Sharaa met with Mast, a Republican who is noted for his staunchly pro-Israel positions, when he visited the US in November last year, in an effort to get crippling US sanctions passed under the Caesar Act in 2020 removed.
The US Congress removed Caesar Act sanctions the following month. Syria also joined the US-led international coalition against the Islamic State in November.
However, at the Congressional hearing, Mast said that Sharaa “does not have a blank check” from the US.
“The United States is not satisfied with the progress that he has made yet, and views many of his actions as steps backwards,” Mast said.
He said that “recent actions against Druze, Kurds and Alawites are all steps in the wrong direction”.
Since the fall of Assad, a member of Syria’s Alawite minority, in December 2024, sectarian violence has broken out on several occasions.
In March 2025, remnants of the Assad regime launched an insurgency is Syria’s Alawite coastal heartland, killing scores of members of the security forces.

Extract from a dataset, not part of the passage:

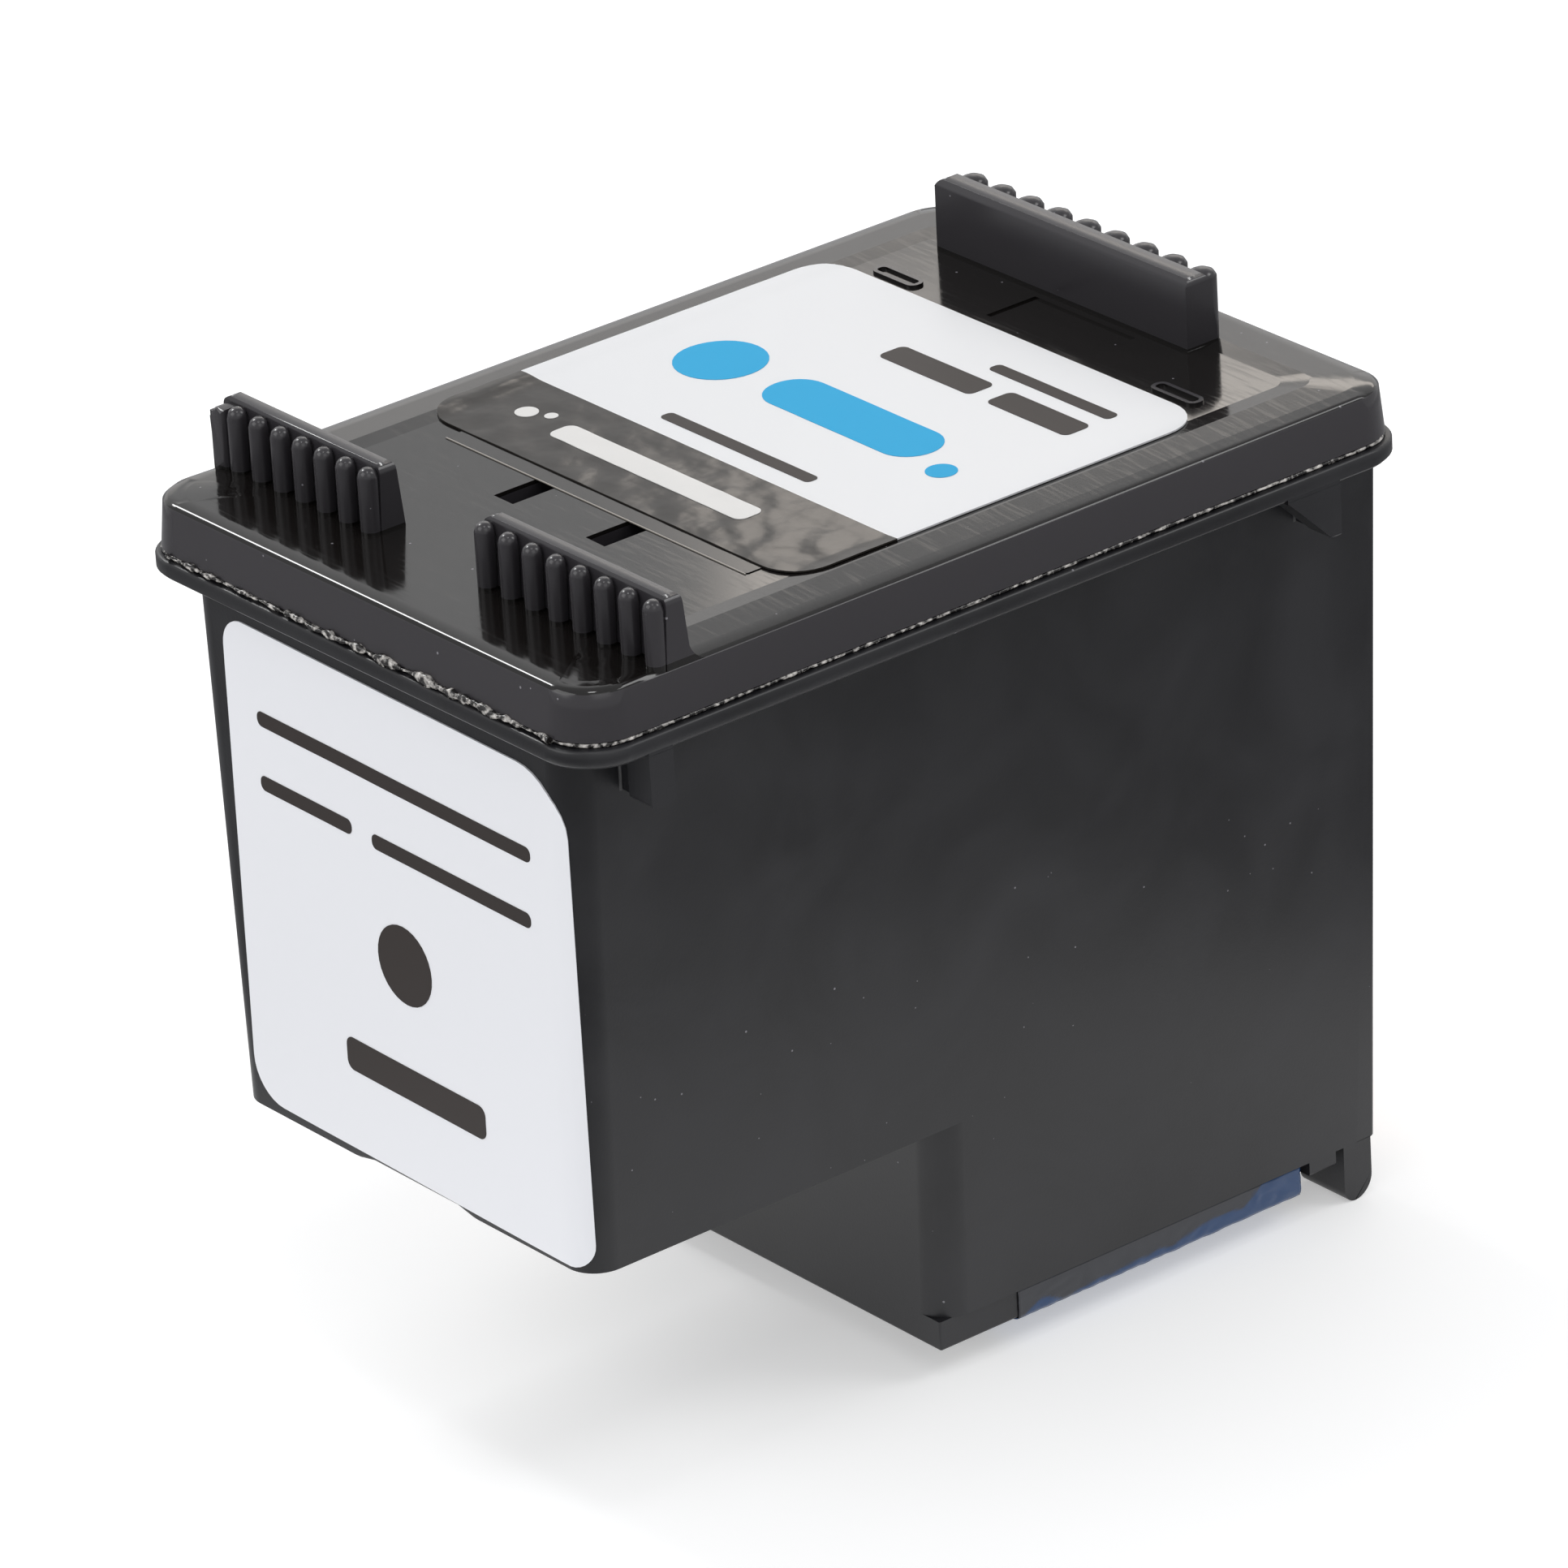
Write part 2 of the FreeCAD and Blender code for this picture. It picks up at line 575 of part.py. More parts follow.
def lid_plate(body):
    """Seat, drafted rim and the soft crown: a low ridge round a flat field."""
    seat = sketch(body, "seat_outline", "XY_Plane", LID_FOOT)
    rounded_rectangle(seat, "-(%s - seam_deep)" % LID_HALF, "%s - seam_deep" % LID_HALF,
                      "-(%s - seam_deep)" % LID_REACH, "%s - seam_deep" % LID_REACH, "lid_round - seam_deep")
    feature(body, "Pad", "seat", seat, "seam_tall")
    foot = sketch(body, "rim_outline", "XY_Plane", "%s + seam_tall" % LID_FOOT)
    rounded_rectangle(foot, "-(%s)" % LID_HALF, LID_HALF, "-(%s)" % LID_REACH, LID_REACH, "lid_round")
    feature(body, "Pad", "rim", foot, "lid_tall", taper="-lid_draft")
    sections = [sketch(body, "crown_base", "XY_Plane", LID_EDGE)]
    rounded_rectangle(sections[0], "-(%s)" % RIM_HALF, RIM_HALF, "-(%s)" % RIM_REACH, RIM_REACH,
                      "lid_round - tan(lid_draft * 1 deg) * lid_tall")
    for letter in "abcd":
        inset = "crown_inset_" + letter
        made = sketch(body, "crown_" + letter, "XY_Plane", "%s + crown_rise_%s" % (LID_EDGE, letter))
        rounded_rectangle(made, "-(%s - %s)" % (RIM_HALF, inset), "%s - %s" % (RIM_HALF, inset),
                          "-(%s - %s)" % (RIM_REACH, inset), "%s - %s" % (RIM_REACH, inset), "crown_round_" + letter)
        sections.append(made)
    loft(body, "AdditiveLoft", "crown", sections)


def grip(body, stem, left, right, face, tall):
    """A finger grip: a tapering wall with bevelled long edges and rounded upper corners."""
    thick, lean, bevel = stem + "_thick", stem + "_lean", stem + "_bevel"
    low = "(%s - crown_rise_c)" % LID_EDGE
    top = "(%s + crown_rise_b + %s)" % (LID_EDGE, tall)
    name = stem if value(left) < 0 else "right_" + stem
    outline = sketch(body, name + "_outline", "YZ_Plane", left)
    front = "(%s + %s)" % (face, lean)
    rear = "(%s + %s_top_thick)" % (front, stem)
    polygon(outline, ((face, low), (front, "%s - %s" % (top, bevel)), ("%s + %s" % (front, bevel), top),
                      ("%s - %s" % (rear, bevel), top), (rear, "%s - %s" % (top, bevel)), ("%s + %s" % (face, thick), low)))
    made = feature(body, "Pad", name, outline, "%s - (%s)" % (right, left))
    level, sides = value(top), (value(left), value(right))

    def upper_corner(edge):
        box = edge.BoundBox
        return box.ZMin > level - NEAR and box.XLength < NEAR and min(abs(box.XMin - side) for side in sides) < NEAR

    round_edges(body, name + "_corners", made, upper_corner, stem + "_end_round")


def grip_ribs(body, name, first, line, radius, dome, tall, pitch, count):
    """A row of upright ribs with stepped round tops along a grip; line is where their axes stand."""
    low = "(%s - crown_rise_c)" % LID_EDGE
    height = "(crown_rise_b + crown_rise_c + %s)" % tall
    steps = (("1", "0"), ("1", "%s - %s" % (height, dome)), ("0.8", "%s - 0.35 * %s" % (height, dome)), ("0.4", height))
    sections = []
    for letter, (share, up) in zip("abcd", steps):
        made = sketch(body, "%s_%s" % (name, letter), "XY_Plane", "%s + %s" % (low, up), shift=(first, line))
        polygon(made, [("%s * %s * cos(%d deg)" % (share, radius, angle), "%s * %s * sin(%d deg)" % (share, radius, angle))
                       for angle in range(0, 360, RIB_FACET)])
        sections.append(made)
    rib = loft(body, "AdditiveLoft", name + "_first", sections)
    repeat(body, name, rib, sections[0], "H_Axis", "%s * (%s - 1)" % (pitch, count), count)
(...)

Government forces and allied militias intervened but also committed crimes against Alawite civilians, killing hundreds. Syria has begun public trials for some of those involved in the abuses.
Sectarian violence also broke out in the Druze-majority province of Suweida last July, with hundreds of people killed, and government forces also implicated in crimes against civilians. The province is now under the control of Israeli-backed local Druze militias opposed to the Syrian government.
Last month, an integration agreement between the Kurdish-led SDF and the Syrian government also broke down, leading to clashes between government forces and the SDF, which saw most of the Arab-majority areas once held by the group taken over by the government.
A new ceasefire deal is in place now, amid renewed steps to integrate SDF fighters into the government.
Mast’s remarks came amid reports that the US is reducing its military presence in Syria. On Wednesday, US troops reportedly evacuated the Tanf airbase, near the border tri-point between Jordan, Iraq, and Syria, an area where they have long had a military presence.
Also on Wednesday, the UN warned that Sharaa and Syrian foreign minister Asaad Al-Shaibani and interior minister Anas Khattab had been the targets of five assassination attempts the previous year, most of them by groups affiliated with the Islamic State.